撂下这话,段天鸣起身去开窗户,撩一下窗帘,眺望了一下外面的风景,脸上带着笑容,“你看,今天外面天气多好,要不我陪你下去走走?”
“不去了。”安澜尬笑,撩一下鬓角的秀发,柔声婉拒。
段天鸣扬了扬眉,回到床边坐下,正想要说什么,没想到就被安澜一把抱着。
突如其来的拥抱让他有些无所适从,更让他觉得欢喜。
“怎么了?怎么突然就这么抱着我了?”段天鸣满心疑惑,眼中尽是闪烁的光芒。
安澜很用力,抿抿唇,然后故作深情地告白,“没什么,只是突然之间真的很想拥抱你,很想拥抱你,而且……我很感谢你。
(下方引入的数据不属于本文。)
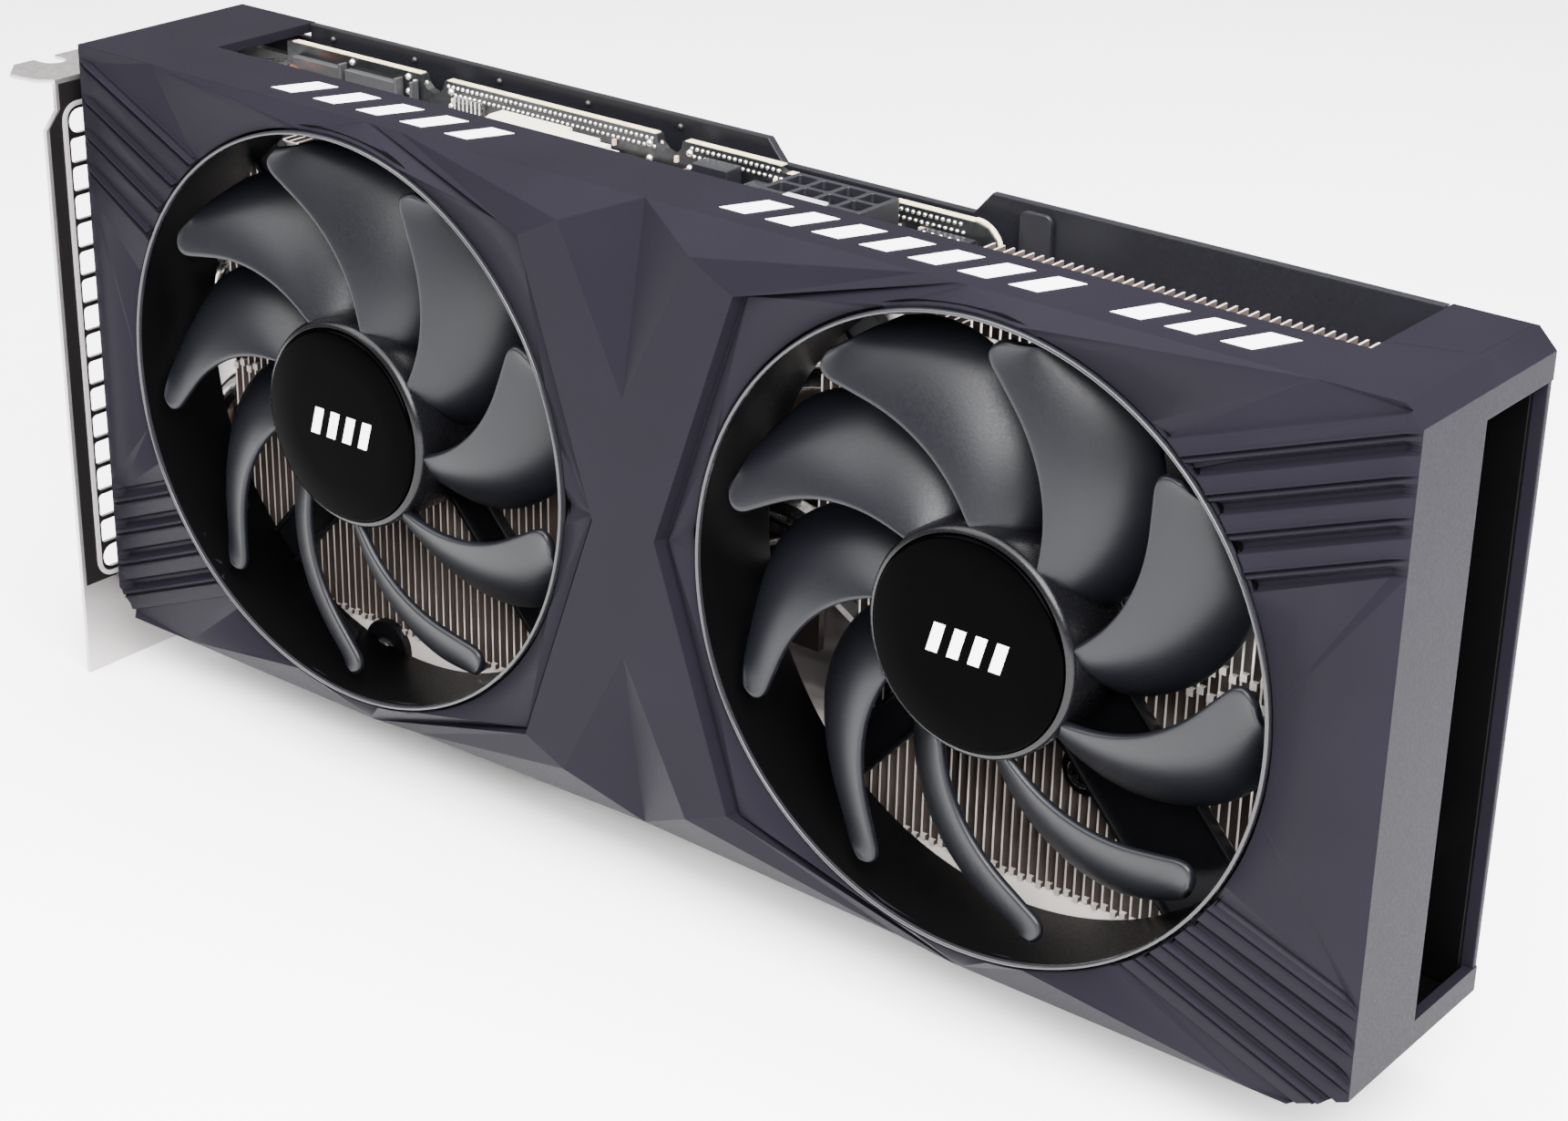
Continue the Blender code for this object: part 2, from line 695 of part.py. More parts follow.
def build_power_parts():
    """Chokes in a column near the bracket and round capacitors past the chip."""
    face = BOARD_Y[0] - GAP
    for k in range(CHOKES):
        z = 14 + CHOKE_PITCH * k
        box(f"choke_{k + 1}", (40, face - 4, z - 4.5), (49, face, z + 4.5), "ferrite")
    for k in range(CAPACITORS):
        can = cylinder(f"capacitor_{k + 1}", 3.1, 0, 4.0, 16, "can")
        can.location = Vector((155, face, 20 + CAPACITOR_PITCH * k)) * MM
        can.rotation_euler = (math.radians(90), 0, 0)


def build_power_socket():
    """An eight-way socket, four cells by two, open to the top."""
    spans = (POWER_X, POWER_Y, POWER_Z)
    socket = box("power_socket", [a for a, _ in spans], [b for _, b in spans], "connector")
    first_x = POWER_X[0] + 2.6
    first_y = POWER_Y[0] + 2.7
    for column in range(4):
        for row in range(2):
            x = first_x + CELL_PITCH * column
            y = first_y + CELL_PITCH * row
            low = (x - CELL_HALF, y - CELL_HALF, CELL_FLOOR_Z)
            high = (x + CELL_HALF, y + CELL_HALF, POWER_Z[1] + 5)
            cut(socket, box(f"cut_cell_{column}_{row}", low, high, None))


def build_fan_header():
    low = (HEADER_X[0], HEADER_FRONT_Y, HEADER_Z[0])
    box("fan_header", low, (HEADER_X[1], BOARD_Y[0] - GAP, HEADER_Z[1]), "connector")


def socket_shell(name, z, height):
    """A display socket: a steel shell on the board, open through the bracket."""
    back = BOARD_Y[0] - GAP
    front = back - SOCKET_WIDTH
    x_out = BRACKET_X[0] - 0.5
    half = height / 2
    shell = box(name, (x_out, front, z - half), (SOCKET_END_X, back, z + half), "steel")
    wall = SOCKET_WALL
    low = (x_out - 5, front + wall, z - half + wall)
    high = (SOCKET_END_X - 2, back - wall, z + half - wall)
    cut(shell, box(f"cut_{name}", low, high, None))


def build_sockets():
    for name, (z, height) in DISPLAY_SOCKETS.items():
        socket_shell(name, z, height)


# --- Bracket, backplate and fasteners ------------------------------------------------------------


def bracket_loops():
    """The bracket's outline, seen from the bracket end, and its holes: Y across, Z up."""
    front, back = BRACKET_Y
    wide, narrow = NECK_Z
    edge = [(front, BRACKET_LOW_Z), (back, BRACKET_LOW_Z), (back, wide), (back - NECK, narrow)]
    edge += [(back - NECK, TAB_Z[1]), (front + NECK, TAB_Z[1])]
    edge += [(front + NECK, narrow), (front, wide)]
    holes = []
    for k in range(VENT_CELLS):
        z = VENT_CELLS_LOW_Z + VENT_PITCH * k
        inset = 2.2 if k in (0, VENT_CELLS - 1) else 0
        across = (VENT_CELLS_Y[0] + inset, VENT_CELLS_Y[1] - inset)
        holes.append(rectangle(*across, z, z + VENT_PITCH - VENT_BAR))
    y_mid = BOARD_Y[0] - GAP - SOCKET_WIDTH / 2
    for z, height in DISPLAY_SOCKETS.values():
        half_z = height / 2 + GAP
        half_y = SOCKET_WIDTH / 2 + GAP
        holes.append(rectangle(y_mid - half_y, y_mid + half_y, z - half_z, z + half_z))
    return [edge, *holes]


def build_bracket():
    """The perforated plate across the card's end, and the tab that is screwed to the case."""
    middle = (BRACKET_X[0] + BRACKET_X[1]) / 2
    bracket = outline("io_bracket", bracket_loops(), (BRACKET_X[1] - BRACKET_X[0]) / 2, "steel")
    bracket.location = Vector((middle, 0, 0)) * MM
    bracket.rotation_euler = (math.radians(90), 0, math.radians(90))
    bracket = solidified_curve(bracket)
    front, back = BRACKET_Y
    outer = BRACKET_X[0] - TAB_LENGTH
    tab = [(BRACKET_X[1], front + NECK), (BRACKET_X[0] - 2, front + 0.6), (outer + 4, front)]
    tab.append((outer, front + 4))
    for y in TAB_NOTCHES_Y:
        tab += tab_notch(outer, y)
    tab += [(outer, back - 4), (outer + 4, back), (BRACKET_X[0] - 2, back - 0.6)]
    tab.append((BRACKET_X[1], back - NECK))
    plate = outline("add_tab", [tab], (TAB_Z[1] - TAB_Z[0]) / 2, None)
    plate.location = Vector((0, 0, (TAB_Z[0] + TAB_Z[1]) / 2)) * MM
    join(bracket, solidified_curve(plate))


def tab_notch(outer, y):
    """The open notch that a case screw goes through."""
    round_end = arc((outer + 4.6, y), TAB_NOTCH_HALF, -90, 90, 5)
    return [(outer, y - TAB_NOTCH_HALF), *round_end, (outer, y + TAB_NOTCH_HALF)]


def back_screw_spots():
    """Where the heatsink's four screws come through the backplate, in X and Z."""
    away = BACK_SCREW_OFFSET
    return [(GPU_X + right, GPU_Z + up) for up in (away, -away) for right in (-away, away)]


def build_backplate():
    """The stiff plate behind the board, stepped along its top, with slots past the board's end."""
    top = TOP_Z
    low = -1.8
    under = TOP_Z - WALL - GAP
    edge = [(6, low + 5), (12, low), (LENGTH - 12, low), (LENGTH - 6, low + 5)]
    edge += [(LENGTH - 6, under), (VENT_END_X - GAP, under), (VENT_END_X - GAP, top), (158, top)]
    edge += [(155, top - 3.4), (120, top - 3.4), (117, top), (VENT_START_X + GAP, top)]
    edge += [(VENT_START_X + GAP, under), (6, under)]
    starts = [178 + BACK_SLOT_PITCH * k for k in range(BACK_SLOTS)]
    slots = [rectangle(x, x + BACK_SLOT_PITCH / 2, 18, 80) for x in starts]
    holes = [arc(spot, BACK_SCREW_HOLE_R, 0, 345, 24) for spot in back_screw_spots()]
    front_plate("backplate", [edge, *slots, *holes], *PLATE_BACK_Y, "backplate")


def screw(name, head_r, length, place_at, rotation):
    """A pan-head screw with its head up its own Z and a shallow round drive recess."""
    drive_r = 0.9
    drive_floor = HEAD_T - 0.6
    profile = [
        (0, drive_floor),
        (drive_r, drive_floor),
        (drive_r, HEAD_T),
        (head_r - 0.5, HEAD_T),
        (head_r, HEAD_T - 0.5),
        (head_r, 0),
        (SHANK_R, 0),
        (SHANK_R, -length),
        (0, -length),
    ]
    obj = turned(name, profile, 12, "steel")
    obj.location = Vector(place_at) * MM
    obj.rotation_euler = rotation


def build_screws():
    """Four screws whose heads lie just inside the backplate's holes, and two on the bracket."""
    under_head = PLATE_BACK_Y[1] - HEAD_T - GAP
    length = under_head - BOARD_Y[1] - GAP
    for k, (x, z) in enumerate(back_screw_spots()):
        turn = (math.radians(-90), 0, 0)
        screw(f"backplate_screw_{k + 1}", BACK_HEAD_R, length, (x, under_head, z), turn)
    sockets_y = BOARD_Y[0] - GAP - SOCKET_WIDTH / 2
    for k, z in enumerate(BRACKET_SCREWS_Z):
        spot = (BRACKET_X[0] - GAP, sockets_y, z)
        screw(f"bracket_screw_{k + 1}", BRACKET_HEAD_R, 0.1, spot, (0, math.radians(-90), 0))


def build_cables():
    """Each fan's lead lies along an arm and runs between the fins and the shroud to the header."""
    right = [(176.4, 12.9, 62.8), (166.3, 12.9, 74), (158.6, 12.9, 82.6), (157.2, 13.2, 87.4)]
    right += [(156.8, 17, 89.7), (156.5, 23.1, 89.5)]
    tube("fan_right_cable", smooth_path(right, 3), CABLE_R, "cable")
    left = [(75.4, 12.9, 56.6), (85.5, 12.9, 67.8), (95.5, 12.9, 78.6), (112, 13.5, 81.6)]
    left += [(134, 15, 81.8), (143, 17, 81.2), (148.6, 18.6, 82.4), (149.6, 20.4, 86)]
    left += [(150.8, 22, 88.2), (152.6, 23.1, 88.4)]
    tube("fan_left_cable", smooth_path(left, 3), CABLE_R, "cable")


def main():
    build_shroud()
    for side in FAN_X:
        axis = fan_axis(side)
        build_rotor(side, axis)
        build_motor(side, axis)
        build_mount(side, axis)
        build_fins(side)
    build_pipes()
    build_cold_plate()
    build_frame()
    build_board()
    build_chips()
    build_power_parts()
    build_power_socket()
    build_fan_header()
    build_sockets()
    build_bracket()
    build_backplate()
    build_screws()
    build_cables()


main()
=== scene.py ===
"""The looks of the two-fan graphics card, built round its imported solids.

Lengths are card millimetres, as in the CAD: X from the shroud's bracket end, Y from its front outer
edges (the fans face -Y) and Z from the line where its lower corners start.
"""

import math
import random

import bmesh
import bpy
from mathutils import Matrix, Vector
from mathutils.geometry import delaunay_2d_cdt

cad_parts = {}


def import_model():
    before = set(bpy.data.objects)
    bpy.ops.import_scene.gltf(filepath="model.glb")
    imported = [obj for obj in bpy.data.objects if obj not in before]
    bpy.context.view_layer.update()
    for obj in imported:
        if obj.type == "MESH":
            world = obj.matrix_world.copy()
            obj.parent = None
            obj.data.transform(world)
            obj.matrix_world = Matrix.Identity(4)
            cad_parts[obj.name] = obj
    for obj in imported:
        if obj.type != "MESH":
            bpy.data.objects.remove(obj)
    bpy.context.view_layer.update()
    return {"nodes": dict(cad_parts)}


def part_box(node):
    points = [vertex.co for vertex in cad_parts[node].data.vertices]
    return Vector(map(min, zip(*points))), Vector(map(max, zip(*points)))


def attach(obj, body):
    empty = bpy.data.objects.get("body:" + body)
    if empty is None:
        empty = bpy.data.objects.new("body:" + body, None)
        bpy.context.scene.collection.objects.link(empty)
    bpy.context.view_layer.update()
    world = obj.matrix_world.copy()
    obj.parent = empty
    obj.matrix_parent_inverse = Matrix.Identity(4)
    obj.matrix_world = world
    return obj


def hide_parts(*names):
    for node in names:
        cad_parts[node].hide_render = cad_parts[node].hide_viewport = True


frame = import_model()

MM = 0.001
SHROUD_LOW, SHROUD_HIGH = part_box("shroud")
# The Y of the shroud's proudest facets and the Z of its lowest ones
PLATE_Y = -5.0
BOTTOM_Z = -4.2
# Card zero in the world: the shroud's low corner, less how far it lies from zero
ZERO = Vector(SHROUD_LOW) - Vector((0, PLATE_Y, BOTTOM_Z)) * MM
LENGTH = (SHROUD_HIGH[0] - SHROUD_LOW[0]) / MM
BACK_Y = (SHROUD_HIGH[1] - SHROUD_LOW[1]) / MM + PLATE_Y
TOP_Z = (SHROUD_HIGH[2] - SHROUD_LOW[2]) / MM + BOTTOM_Z

FANS = {"left": 62.0, "right": 183.0}
FAN_Z = 48.6
MIDDLE_X = (FANS["left"] + FANS["right"]) / 2 - 0.1
# Radii of the fans' bore, of the hole in the shroud's panels, and of the blades and their hub
BORE_R = 46.9
PANEL_R = 48.0
TIP_R = 44.5
HUB_R = 17.2
BLADES = 9
BLADE_PHASE = {"left": -7, "right": 11}

rng = random.Random(7)


def world(x, y, z):
    """Card millimetres to world metres."""
    return ZERO + Vector((x, y, z)) * MM


# --- Materials ---


NOISE_LOW = 0.3
NOISE_HIGH = 0.7


def node(tree, kind, **inputs):
    """A shader node with some of its inputs set."""
    made = tree.nodes.new(kind)
    for key, value in inputs.items():
        made.inputs[key.replace("_", " ")].default_value = value
    return made


def noise(tree, scale):
    """Broad noise in object space, so the same grain everywhere on a piece."""
    where = tree.nodes.new("ShaderNodeTexCoord")
    grain = node(tree, "ShaderNodeTexNoise", Scale=scale, Detail=3.0, Roughness=0.5)
    tree.links.new(where.outputs["Object"], grain.inputs["Vector"])
    return grain.outputs["Fac"]


def between(tree, factor, low, high):
    """Maps the usual range of a noise value to the range low to high."""
    ends = {"From_Min": NOISE_LOW, "From_Max": NOISE_HIGH, "To_Min": low, "To_Max": high}
    spread = node(tree, "ShaderNodeMapRange", **ends)
    tree.links.new(factor, spread.inputs["Value"])
    return spread.outputs["Result"]


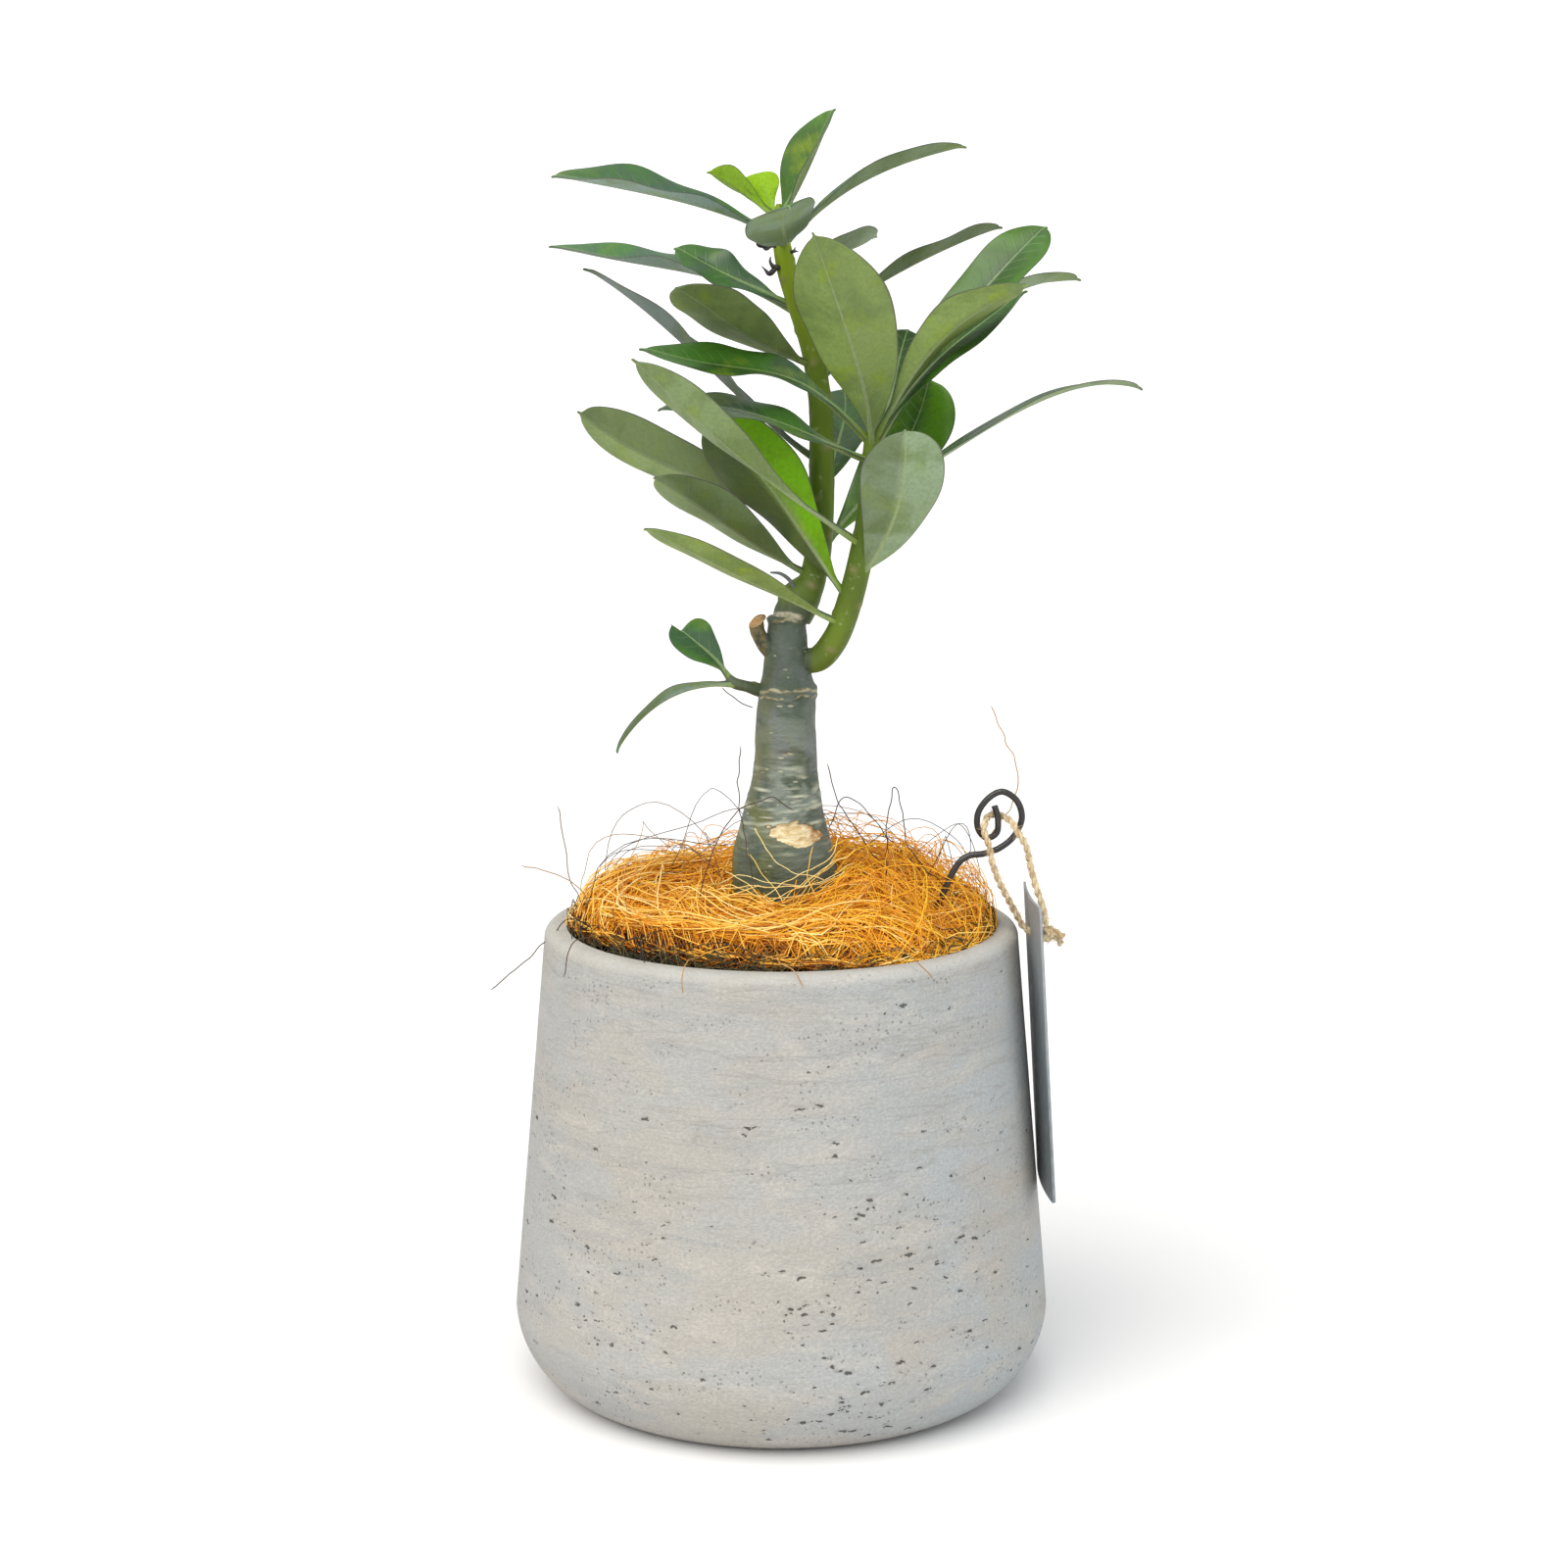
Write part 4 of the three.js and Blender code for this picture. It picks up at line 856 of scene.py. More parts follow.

”
“感谢我?为什么?”听言,他有些吃惊,剑眉挑了起来,眼中光芒涌现。
“感谢你愿意娶我。”安澜字正腔圆,唇角微微勾起,眼底闪烁着狡黠的光芒。
她就不信自己如此精心地说上几句甜言蜜语,对方会不乖乖臣服。
一听这话,段天鸣笑了,伸手摸上她的脸蛋,轻轻摩挲,柔声细语地解释起来,“我爱你,所以我当然会娶你,更何况,我跟安妍没什么感情,她太泼辣撒野了,这种性情不适合我。我喜欢你这样的,温柔似水,偶尔又很有个性,给人眼前一亮的感觉。”
被段天鸣这么称赞,安澜内心窃喜,却也忍不住对他嗤之以鼻。
呵,段天鸣,你果然是情场老手,出轨成性了,这说起情话来都是一套一套的啊……
安澜抿着唇,面色有些暗沉,尽管嘴上不多言,心里却是鄙夷至极。
顿了顿,安澜轻咳两声,故作好奇地询问起来,“对了,安妍的事情怎么样了?”
“什么事情?”段天鸣一时半会没领悟过来,轻轻推开她,定睛看着那张让他魂牵梦绕的脸。
安澜耸耸肩,一转脸,声音低柔道,“也没什么了,就是说她偷税漏税什么的那个事,还有,她不是这几天挺多负面新闻的吗?她有没什么对策了?”
听言,段天鸣冷嗤一声,眉头微微一蹙,言辞间满是轻蔑,“还能怎么样?自己作孽不可活,当初就让她不要铤而走险,是她自己不听劝。”
听言,安澜抿了抿唇,深吸口气,然后一本正经道,“看来,她现在一定是很焦头烂额的吧?”
“那是必须的啊。”段天鸣无心谈及安妍的事情,回答得有些心不在焉。
想到安妍一直都不肯痛快离婚,他就满心不悦,还好现在已经走上起诉的流程,相信过不久也能顺利离婚了。
眼下的他一心都盼望着能早日跟安澜结婚,这样也就了却了心愿。
深吸口气,段天鸣不禁感叹起来,宽厚大手扶着她的双臂,语重心长地说道,“为了你,我宁可不要公司,我宁可跟我父亲断绝父子关系,宁可跟安妍离婚,我真的很爱你。”
话落,他作势要亲吻,眼看那薄唇即将要碰触到她的唇,安澜突然躲闪。
身子往后一躲,安澜略有尴尬地笑了笑,故作羞赧地解释,“对不起,我还没做好心理准备。”